While you hold the light, trust in the light in order that you might become [at some point] children of the light. >
Jhn 12:36 While ye have light, believe in the light, that ye may be the children of light.
Interesting and Hidden Aspects:
Light and darkness are the Greek metaphors for knowledge and ignorance.
The Greek verb "to have" has a more physical meaning of holding in your possession than the English word.
The Greek word translated as "believe" has more of a sense of trusting words than than the English word. Here, the sense is trusting in the knowledge one is holding.
The Greek verb translated in the KJV as "may have" is the verb of becoming and it is in many ways the opposite of the verb of being. It indicates a state of change rather than stasis as the verb "to be" does. This verb indicates the creation of something. It means "to be produced" as well as "to become." This verb is in the subjunctive voice indicating that is something that can potential happen or is expected to happen.
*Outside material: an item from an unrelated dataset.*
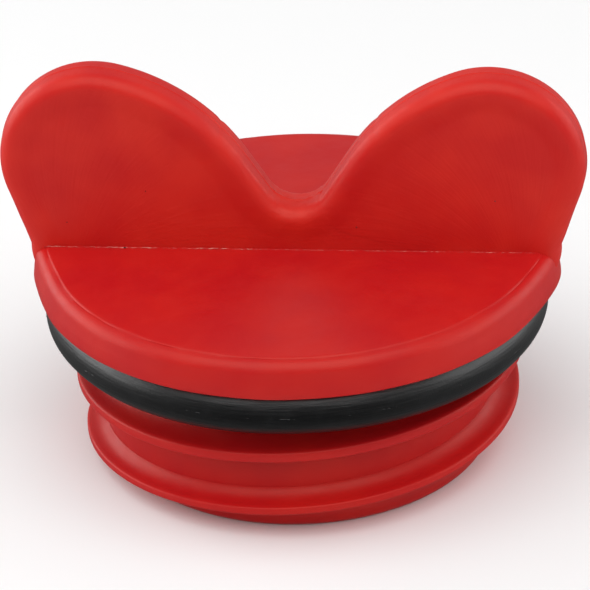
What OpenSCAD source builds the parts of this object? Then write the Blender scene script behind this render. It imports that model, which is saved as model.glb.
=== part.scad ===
// Wing-grip screw plug for the fill and drain port of a water-filled barrier.
// Three pieces: a hollow threaded plug, the wing grip joined across its top, and
// the rubber sealing ring that the plug turns in.
// Origin: centre of the foot of the neck. +Z up, the wings spread along X.

/* [Closure disc] */
// Largest diameter of the rim
rim_d = 64; // [58:0.5:80]
// Height of the flat top above the foot of the neck
top_z = 27.2; // [25:0.1:36]
// Thickness of the disc over the neck
disc_t = 3.9; // [2.5:0.1:5]
// Radius of the rounded top edge
top_edge_r = 2; // [0.8:0.1:3]
// Draft of the rim wall, in radius
rim_draft = 0.3; // [0:0.05:0.8]
// How far the rim wall hangs below the underside of the disc
lip_drop = 0.8; // [0.3:0.1:1.2]
// Width of the lip at its lower edge
lip_w = 1.2; // [0.8:0.1:1.6]

/* [Neck] */
// Step from the ring's seat out to the root of the thread, in radius
root_step = 0.4; // [0.2:0.1:0.8]
// Step from the root in to the plain end below the thread, in radius
end_step = 0.7; // [0.3:0.1:1]
// Height at which the plain end has widened to the root
end_h = 2.4; // [1.8:0.1:3]
// Wall of the hollow neck, measured under the seat
neck_wall = 2.8; // [2:0.1:4]
// Radius of the rounded foot of the neck
foot_edge_r = 1.2; // [0.4:0.1:1.6]
// Radius of the corner where the hollow meets the disc
ceiling_r = 1.5; // [0.5:0.1:3]

/* [Thread] */
// Advance for each turn
pitch = 8; // [6:0.25:9.5]
// Height of the crest above the foot, at the front
crest_z = 4.5; // [4.2:0.1:6]
// Depth of the thread at the front of its first turn
thread_depth = 2.7; // [1.5:0.1:3]
// How much deeper it is one turn further up
depth_growth = 0.8; // [0:0.1:1]
// Height of the crest strip
crest_h = 0.9; // [0.6:0.1:1.4]
// How far the upper flank climbs from crest to root
upper_rise = 1.1; // [0.6:0.1:1.6]
// How far the lower flank drops from crest to root
lower_drop = 1.2; // [0.6:0.1:1.6]
// Angle at which the thread begins, from the front
thread_start = -130; // [-140:5:-60]
// How far below the ring the thread runs out
thread_clear = 1; // [0.6:0.1:3]
// Angle over which each end of the thread fades
thread_fade = 28; // [15:1:60]

/* [Sealing ring] */
// Diameter of the rubber section
ring_section = 7; // [6:0.2:8.4]
// How far the ring stays inside the rim
ring_setback = 0.45; // [0.2:0.05:1.5]
// Radial play between the ring and its seat
ring_play = 0.05; // [0.02:0.01:0.1]
// Play between the ring and the underside of the disc
ring_top_play = 0.1; // [0.05:0.05:0.3]

/* [Wing grip] */
// Thickness of the grip
grip_t = 6.4; // [5:0.1:8]
// Height of the wings above the disc
grip_h = 23.2; // [20:0.2:28]
// Radius of the round end of each wing
wing_r = 12; // [10:0.25:14]
// How far each wing stands out past the rim
wing_overhang = 4.1; // [2:0.1:7]
// Radius of the long shoulder that leads down into the notch
shoulder_r = 26; // [24:0.5:34]
// Included angle of the notch between the wings
notch_angle = 65; // [60:1:76]
// Radius of the bottom of the notch
notch_r = 4; // [2.5:0.25:5]
// Height of the bottom of the notch above the disc
notch_floor = 5.4; // [4:0.1:8]
// Sideways offset of the trimmed notch from the axis
notch_shift = 0.5; // [0:0.1:1]
// Radius of the rounded edges of the grip
grip_edge_r = 2; // [1:0.1:2.4]
// How far the foot of the grip stands proud of the rim
lug_proud = 1.1; // [0.6:0.1:2]
// How far above the underside of the disc the foot ends
lug_lift = 0.3; // [0.2:0.1:1.2]
// How far the foot is let into the rim
lug_depth = 3; // [2:0.25:4]
// Play of the foot's ends in their slots
slot_play = 0.1; // [0.05:0.05:0.3]

/* [Hidden] */
fn_round = 128;

rim_r = rim_d / 2;
// The ring fills the space between the rim and its seat.
seat_r = rim_r - ring_setback - ring_section - ring_play;
root_r = seat_r + root_step;
end_r = root_r - end_step;
hollow_r = seat_r - neck_wall;
disc_z = top_z - disc_t;
lip_z = disc_z - lip_drop;
corner_x = rim_r - rim_draft - top_edge_r;
corner_z = top_z - top_edge_r;

ring_r = ring_section / 2;
ring_mid_r = seat_r + ring_play + ring_r;
ring_z = disc_z - ring_top_play - ring_r;
// The seat ends level with the lowest line of the ring.
seat_z = ring_z - ring_r;
thread_end = 360 * (seat_z - thread_clear - crest_z) / pitch;

wing_c = [rim_r + wing_overhang - wing_r, grip_h - wing_r];
foot_x = rim_r + lug_proud;
lug_drop = disc_t - lug_lift;
slot_x = rim_r - lug_depth;
slot_w = grip_t + 2 * slot_play;

// Unit vector at an angle measured from the first axis.
function unit(a) = [cos(a), sin(a)];

// Points on an arc about c, from angle a to angle b, in n steps.
function arc(c, r, a, b, n) = [for (i = [0:n]) c + r * unit(a + (b - a) * i / n)];

/* ---- outline of the wings, in X and in height above the disc ---- */

// Direction that the notch's flank on the +X wing faces.
flank_a = 180 - notch_angle / 2;
// Height at which the two flanks would meet if the notch were sharp.
apex_z = notch_floor + notch_r - notch_r / sin(notch_angle / 2);

// Angle that the shoulder arc turns through, so that it touches wing and flank.
function shoulder_turn(shift) =
    acos((shoulder_r + unit(flank_a) * (wing_c - [shift, apex_z])) / (shoulder_r - wing_r));

// Angle at which the round end hands over to the straight side above the foot.
function foot_tangent() =
    let (d = [foot_x, 0] - wing_c)
    atan2(d[1], d[0]) + acos(wing_r / norm(d));

// The end of the foot that is let into the rim and tapers back to it below.
lug = let (x = slot_x + slot_play, z = slot_play - lug_drop)
    [[x, 0], [x, z], [rim_r, z], [foot_x, -lug_drop / 2], [foot_x, 0]];

// The +X wing, from the inner side of its lug round to the floor of the notch.
function wing_half(shift) =
    let (turn = shoulder_turn(shift), from = flank_a - turn,
         c = wing_c - (shoulder_r - wing_r) * unit(from))
    concat(lug,
           arc(wing_c, wing_r, foot_tangent(), from, 26),
           arc(c, shoulder_r, from + turn / 8, flank_a, 7),
           arc([shift, notch_floor + notch_r], notch_r, flank_a + 180, 270, 5));

right_wing = wing_half(notch_shift);
left_wing = wing_half(-notch_shift);
outline = concat(right_wing,
                 [for (i = [len(left_wing) - 2:-1:0]) [-left_wing[i][0], left_wing[i][1]]]);
corners = len(outline);

// A point of the outline moved inwards by d. The faces that meet the plug stay flat.
function inset(i, d) =
    let (p = outline[i], from_end = min(i, corners - 1 - i),
         t = outline[(i + 1) % corners] - outline[(i + corners - 1) % corners])
    from_end < 2 ? p
    : from_end == 2 ? p - [sign(p[0]) * d, 0]
    : p + d * [-t[1], t[0]] / norm(t);

// Half of the section through an edge of the grip: [distance in, distance from mid-plane].
edge_steps = 4;
half_section = [for (k = [0:edge_steps])
    let (a = 90 * k / edge_steps)
    [grip_edge_r * (1 - cos(a)), grip_t / 2 - grip_edge_r * (1 - sin(a))]];
// From the front face, over the edge, to the back face.
section = concat([for (k = [edge_steps:-1:0]) [half_section[k][0], -half_section[k][1]]],
                 half_section);

/* ---- the neck and its helical thread, as columns of points round the axis ---- */

columns = 48;
turns = ceil((thread_end - thread_start) / 360);
// Heights at which the columns start above the foot and stop below the seat.
lowest_z = 0.35;
highest_z = seat_z - 0.1;
// Share of its height that the thread keeps where it fades out.
end_size = 0.2;
// Section of the thread, from its lower root up: [height from the middle, share of depth].
thread_profile = [[-crest_h / 2 - lower_drop, 0], [-crest_h / 2, 1], [crest_h / 2, 1],
                  [crest_h / 2 + upper_rise * 0.35, 0.4], [crest_h / 2 + upper_rise, 0]];

// Radius of the neck without its thread: rounded foot, plain end, root.
function base_r(z) =
    z < foot_edge_r
    ? end_r - foot_edge_r + sqrt(pow(foot_edge_r, 2) - pow(foot_edge_r - z, 2))
    : end_r + (root_r - end_r) * min(1, (z - foot_edge_r) / (end_h - foot_edge_r));

function depth(a) = thread_depth + depth_growth * a / 360;
function fade(a) =
    max(0, min(1, (a - thread_start) / thread_fade, (thread_end - a) / thread_fade));

// Where the thread crosses a column at angle a from the front: [radius, height].
function crossing(a) =
    let (size = end_size + (1 - end_size) * fade(a))
    [for (q = thread_profile)
        let (z = crest_z + pitch * a / 360 + size * q[0],
             h = max(lowest_z, min(highest_z, z)))
        [base_r(h) + depth(a) * fade(a) * q[1], h]];

// One column. The last one lies on the first, a turn later, so its crossings shift by one.
function column(i) =
    let (a = thread_start + 360 * i / columns,
         first = i < columns ? crossing(a)[0][1] : crossing(thread_start)[0][1],
         rows = [for (z = [lowest_z, foot_edge_r, end_h]) [base_r(min(z, first)), min(z, first)]])
    concat([[end_r - foot_edge_r, 0]], rows,
           i < columns ? [for (q = thread_profile) rows[2]] : crossing(thread_start),
           [for (k = [0:turns - 1]) for (p = crossing(a + 360 * k)) p],
           [[root_r, highest_z], [root_r, seat_z]]);

module threaded_neck() {
    rows = len(column(0));
    pts = [for (i = [0:columns])
        let (a = thread_start + 360 * i / columns)
        for (p = column(i)) [p[0] * sin(a), -p[0] * cos(a), p[1]]];
    wall = [for (i = [0:columns - 1]) for (k = [0:rows - 2])
        let (a = i * rows + k, b = a + rows)
        [a, a + 1, b + 1, b]];
    foot = [[for (i = [0:columns - 1]) i * rows]];
    top = [[for (i = [columns - 1:-1:0]) i * rows + rows - 1]];
    polyhedron(points = pts, faces = concat(foot, wall, top), convexity = 8);
}

/* ---- the three pieces ---- */

// Half section of the disc, its rounded rim and the lip that shades the ring.
module disc_section() {
    polygon([[0, disc_z], [rim_r - lip_w - lip_drop, disc_z], [rim_r - lip_w, lip_z],
             [rim_r, lip_z], [rim_r - rim_draft, corner_z], [0, corner_z]]);
    translate([0, disc_z]) square([corner_x, disc_t]);
    // only the outer quarter, so that a thin disc keeps its flat underside
    translate([corner_x, corner_z])
        intersection() {
            circle(top_edge_r, $fn = fn_round);
            square(top_edge_r);
        }
}

// Half section of the ring's seat, which runs down into the threaded neck.
module seat_section() {
    translate([hollow_r - 1, seat_z - 1]) square([seat_r - hollow_r + 1, disc_z - seat_z + 1.5]);
}

// Half section of the hollow under the disc, with its rounded corner.
module hollow_section() {
    translate([0, -1]) square([hollow_r, disc_z - ceiling_r + 1]);
    square([hollow_r - ceiling_r, disc_z]);
    translate([hollow_r - ceiling_r, disc_z - ceiling_r]) circle(ceiling_r, $fn = 64);
}

module plug_body() {
    color("red")
        difference() {
            union() {
                threaded_neck();
                rotate_extrude($fn = fn_round) {
                    disc_section();
                    seat_section();
                }
            }
            rotate_extrude($fn = fn_round) hollow_section();
            // the two slots in the rim that take the ends of the grip
            for (side = [0, 1])
                mirror([side, 0, 0])
                    translate([slot_x, -slot_w / 2, top_z - lug_drop])
                        cube([lug_depth + 1, slot_w, lug_drop + 1]);
        }
}

// A face of the grip as triangles: each wing is a fan from the inner corner of its foot.
function cap(first, flip) =
    let (last = corners - 1, mid = len(right_wing) - 1,
         fans = concat([for (i = [1:mid - 1]) [0, i, i + 1]],
                       [[0, mid, last]],
                       [for (i = [mid:last - 2]) [last, i, i + 1]]))
    [for (f = fans) flip ? [first + f[2], first + f[1], first + f[0]]
                         : [first + f[0], first + f[1], first + f[2]]];

module grip_skin() {
    rings = len(section);
    pts = [for (s = section) for (i = [0:corners - 1])
        let (p = inset(i, s[0])) [p[0], s[1], p[1]]];
    sides = [for (k = [0:rings - 2]) for (i = [0:corners - 1])
        let (j = (i + 1) % corners, a = k * corners, b = a + corners)
        [a + i, a + j, b + j, b + i]];
    polyhedron(points = pts, convexity = 6,
               faces = concat(cap(0, true), sides, cap((rings - 1) * corners, false)));
}

module wing_grip() {
    color("crimson") translate([0, 0, top_z]) grip_skin();
}

module sealing_ring() {
    color("black")
        rotate_extrude($fn = fn_round)
            translate([ring_mid_r, ring_z]) circle(ring_r, $fn = 64);
}

plug_body();
wing_grip();
sealing_ring();
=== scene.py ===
"""Looks of a wing-grip screw plug: a red moulded closure with a coarse thread and a black sealing ring.

Every length in the classes is in millimetres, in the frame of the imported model: +Z up along the thread's
axis, the wings spread along X and the foot of the neck at height 0. Meshes are made in metres.
"""

from __future__ import annotations

import logging
import math
from dataclasses import dataclass, field
from enum import Enum

import bmesh
import bpy
import numpy as np
from mathutils import Matrix, Vector

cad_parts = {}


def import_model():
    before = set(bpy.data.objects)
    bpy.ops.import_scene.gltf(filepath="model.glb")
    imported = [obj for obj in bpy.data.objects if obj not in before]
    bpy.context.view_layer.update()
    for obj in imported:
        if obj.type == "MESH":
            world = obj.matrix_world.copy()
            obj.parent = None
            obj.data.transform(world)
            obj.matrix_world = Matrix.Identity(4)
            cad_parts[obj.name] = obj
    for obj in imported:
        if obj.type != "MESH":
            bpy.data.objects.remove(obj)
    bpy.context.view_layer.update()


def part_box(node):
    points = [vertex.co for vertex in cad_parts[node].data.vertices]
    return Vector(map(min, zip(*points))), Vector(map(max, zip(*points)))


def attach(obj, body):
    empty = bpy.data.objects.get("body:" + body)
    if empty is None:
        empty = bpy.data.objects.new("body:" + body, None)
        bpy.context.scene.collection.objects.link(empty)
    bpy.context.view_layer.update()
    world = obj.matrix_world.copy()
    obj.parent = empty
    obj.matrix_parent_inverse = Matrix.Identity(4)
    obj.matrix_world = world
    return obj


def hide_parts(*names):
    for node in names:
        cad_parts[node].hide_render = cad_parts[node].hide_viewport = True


LOG = logging.getLogger("screw_plug")
MM = 0.001

Point = tuple[float, float]
Colour = tuple[float, float, float, float]


class Body(Enum):
    """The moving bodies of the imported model."""

    PLUG = "plug"
    SEAL = "seal"


class Slot(Enum):
    """Material slots of the record."""

    BODY = "red_body"
    GRIP = "red_grip"
    RUBBER = "ring_rubber"


class Side(Enum):
    """The two wings, by the sign of their X."""

    LEFT = -1
    RIGHT = 1


# ---------------------------------------------------------------------------------------------------------
# Node trees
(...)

It is also in the aorist tense, indicating something that happens as a specific point in time.
For Christ, ideas and information produce offspring, that is, more ideas based on the old ones, in the same way that people produce offspring. Ideas are passed down from generation to generation as surely as genes are.
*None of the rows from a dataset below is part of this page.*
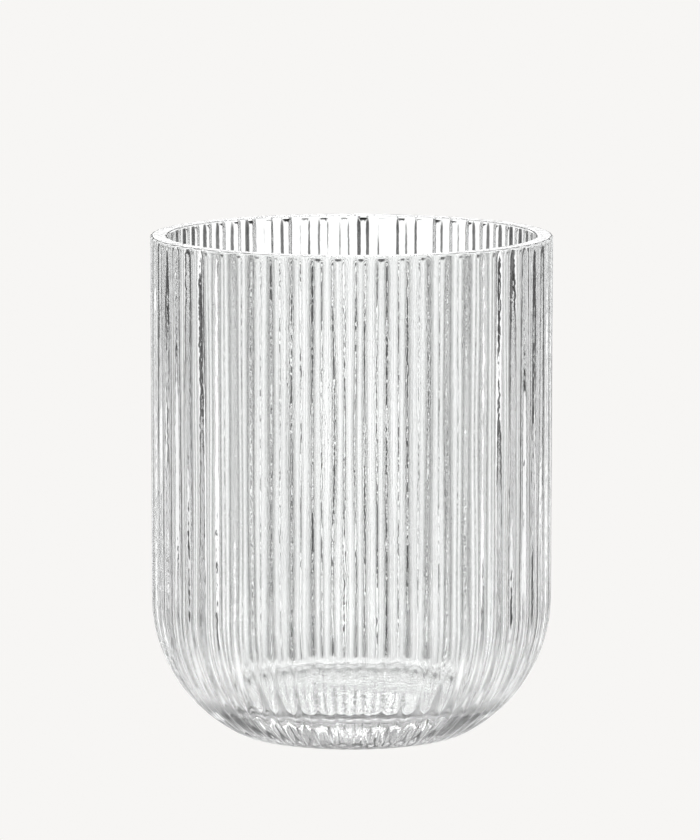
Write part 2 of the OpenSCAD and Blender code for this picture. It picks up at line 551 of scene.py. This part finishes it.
def floor():
    """Plain pale floor: the camera sees it, and the glass sees the studio instead."""
    bpy.ops.mesh.primitive_circle_add(
        vertices=FLOOR_SIDES, radius=FLOOR_R, fill_type="NGON", location=(0, 0, -FLOOR_DROP)
    )
    ground = bpy.context.object
    ground.name = "floor"
    material = bpy.data.materials.new("pale_floor")
    material.use_nodes = True
    tree = material.node_tree
    tree.nodes.clear()
    glow = tree.nodes.new("ShaderNodeEmission")
    glow.inputs[0].default_value = PALE
    out = tree.nodes.new("ShaderNodeOutputMaterial")
    tree.links.new(glow.outputs[0], out.inputs[0])
    ground.data.materials.append(material)
    ground.visible_transmission = False
    ground.visible_glossy = False
    ground.visible_diffuse = False


def camera():
    """The photograph's view: its distance, pitch and framing come from the silhouette."""
    data = bpy.data.cameras.new("camera")
    eye = bpy.data.objects.new("camera", data)
    bpy.context.scene.collection.objects.link(eye)
    pitch = math.radians(VIEW_PITCH)
    yaw = math.radians(VIEW_YAW)
    eye.location = (
        VIEW_DISTANCE * math.cos(pitch) * math.sin(yaw),
        -VIEW_DISTANCE * math.cos(pitch) * math.cos(yaw),
        HEIGHT / 2 + VIEW_DISTANCE * math.sin(pitch),
    )
    focal_px = GLASS_HALF_WIDTH_PX * VIEW_DISTANCE / OUTER_R
    data.sensor_width = SENSOR
    data.lens = focal_px / FRAME_LONG_PX * SENSOR
    down = pitch - math.atan(AIM_BELOW_CENTRE_PX / focal_px)
    eye.rotation_euler = (math.pi / 2 - down, 0, yaw + math.atan(AIM_RIGHT_PX / focal_px))
    data.clip_start = CLIP_START
    data.clip_end = CLIP_END
    bpy.context.scene.camera = eye


glass = build_glass()
glass.data.materials.append(clear_glass())
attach(glass, "root")
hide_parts("tumbler")

floor()
studio()
camera()
bpy.context.scene.view_settings.view_transform = "Standard"

# Light passes the reeded wall many times near the sides and the heel
light_paths = bpy.context.scene.cycles
light_paths.max_bounces = MOST_PASSES
light_paths.transmission_bounces = MOST_PASSES
light_paths.glossy_bounces = MOST_PASSES
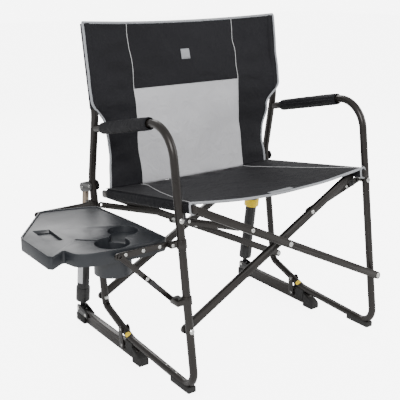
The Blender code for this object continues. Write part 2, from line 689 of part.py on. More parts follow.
# ---------------------------------------------------------------- side table
# x out from the side tube, y
TABLE_EDGE = (
    (-0.0170, -0.3440), (-0.0210, -0.2000), (-0.0340, -0.0090), (-0.0500, 0.0010),
    (-0.1830, 0.0400), (-0.1970, 0.0360), (-0.3170, -0.1260), (-0.3240, -0.1450),
    (-0.3240, -0.3020), (-0.3160, -0.3120), (-0.2820, -0.2890), (-0.2740, -0.2900),
    (-0.2660, -0.3240), (-0.2580, -0.3340), (-0.2280, -0.3480), (-0.1510, -0.3590),
    (-0.0810, -0.3640), (-0.0290, -0.3560))
TABLE_OUTLINE = [(dx - HALF, y) for dx, y in TABLE_EDGE]


def inset(outline, by):
    """The outline moved inwards by a wall's thickness."""
    pts = [Vector(p) for p in outline]
    out = []
    for k, p in enumerate(pts):
        a, b = (p - pts[k - 1]).normalized(), (pts[(k + 1) % len(pts)] - p).normalized()
        na, nb = Vector((-a.y, a.x)), Vector((-b.y, b.x))
        n = (na + nb).normalized()
        out.append(tuple(p + n * (by / max(0.5, n.dot(na)))))
    return out


def table_top():
    """Moulded tray: skirt around the edge, deep cup, shallow dish and finger recess."""
    ob = add("table_top", plate("table_top", TABLE_OUTLINE, "xy", TABLE_Z - TABLE_SKIRT, TABLE_Z),
             LEVEL, TRAY)
    under = plate("table_under", inset(TABLE_OUTLINE, TABLE_WALL), "xy",
                  TABLE_Z - TABLE_SKIRT - 0.01, TABLE_Z - TABLE_WALL)
    boolean(ob, add("table_under", under, LEVEL, tool=True))
    wells = (("cup", CUP_XY, CUP_R, CUP_DEPTH), ("dish", DISH_XY, DISH_R, DISH_DEPTH))
    pocket = [(dx - HALF, y) for dx, y in POCKET]
    high, over = TABLE_Z - 0.0012, TABLE_Z + 0.01
    for name, (x, y), r, depth in wells:
        join(ob, drum("table_" + name, (x, y, TABLE_Z - depth - WELL_WALL), (x, y, high - depth * 0.01),
                      r + WELL_WALL, WELL_SEGS))
    join(ob, plate("table_channel", slot_outline(CUP_XY, DISH_XY, CHANNEL_R + WELL_WALL), "xy",
                   TABLE_Z - DISH_DEPTH - WELL_WALL * 0.9, high - 0.0004))
    join(ob, plate("table_pocket", inset(pocket, -WELL_WALL), "xy", TABLE_Z - POCKET_DEPTH - WELL_WALL, high))
    for name, (x, y), r, depth in wells:
        cut_drum(ob, (x, y, TABLE_Z - depth), (x, y, TABLE_Z + 0.02), r, WELL_SEGS)
    groove = slot_outline((-HALF - 0.1640, -0.2700), (-HALF - 0.2100, -0.2270), GROOVE_R)
    for name, outline, depth in (
            ("table_way", slot_outline(CUP_XY, DISH_XY, CHANNEL_R), DISH_DEPTH - 0.0005),
            ("table_recess", pocket, POCKET_DEPTH), ("table_groove", groove, GROOVE_DEPTH)):
        boolean(ob, add(name, plate(name, outline, "xy", TABLE_Z - depth, over), LEVEL, tool=True))
    return at_joint(ob, (TABLE_HINGE[0], 0.0, TABLE_HINGE[1]))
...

ὡς "While" is from heos, which means "till", "until", "while," and "so long as."
ἔχετε (2nd pl pres ind act) "Ye have" is from echô (echo), which means "to have", "to hold", "to possess", "to keep", "to have charge of", "to maintain", "to hold fast", "to bear", "to keep close", "to keep safe," and "to have means to do."
πιστεύετε (2nd pl pres imperat act) "Believe" is from pisteuô (pisteuo), which means "to trust, put faith in, or rely on a person", "to believe in someone's words", "to comply", "to feel confident in a thing," and "to entrust in a thing."
εἰς "In" is from eis (eis), which means "into (of place)," "up to (of time)", "until (of time)", "as much as (of measure or limit)", "as far as (of measure or limit)", "towards (to express relation)", "in regard to (to express relation)", "of an end or limit," and "for (of purpose or object)."
φωτὸς "Of the light" is from phos, which means both "light" and is the metaphor for "knowledge."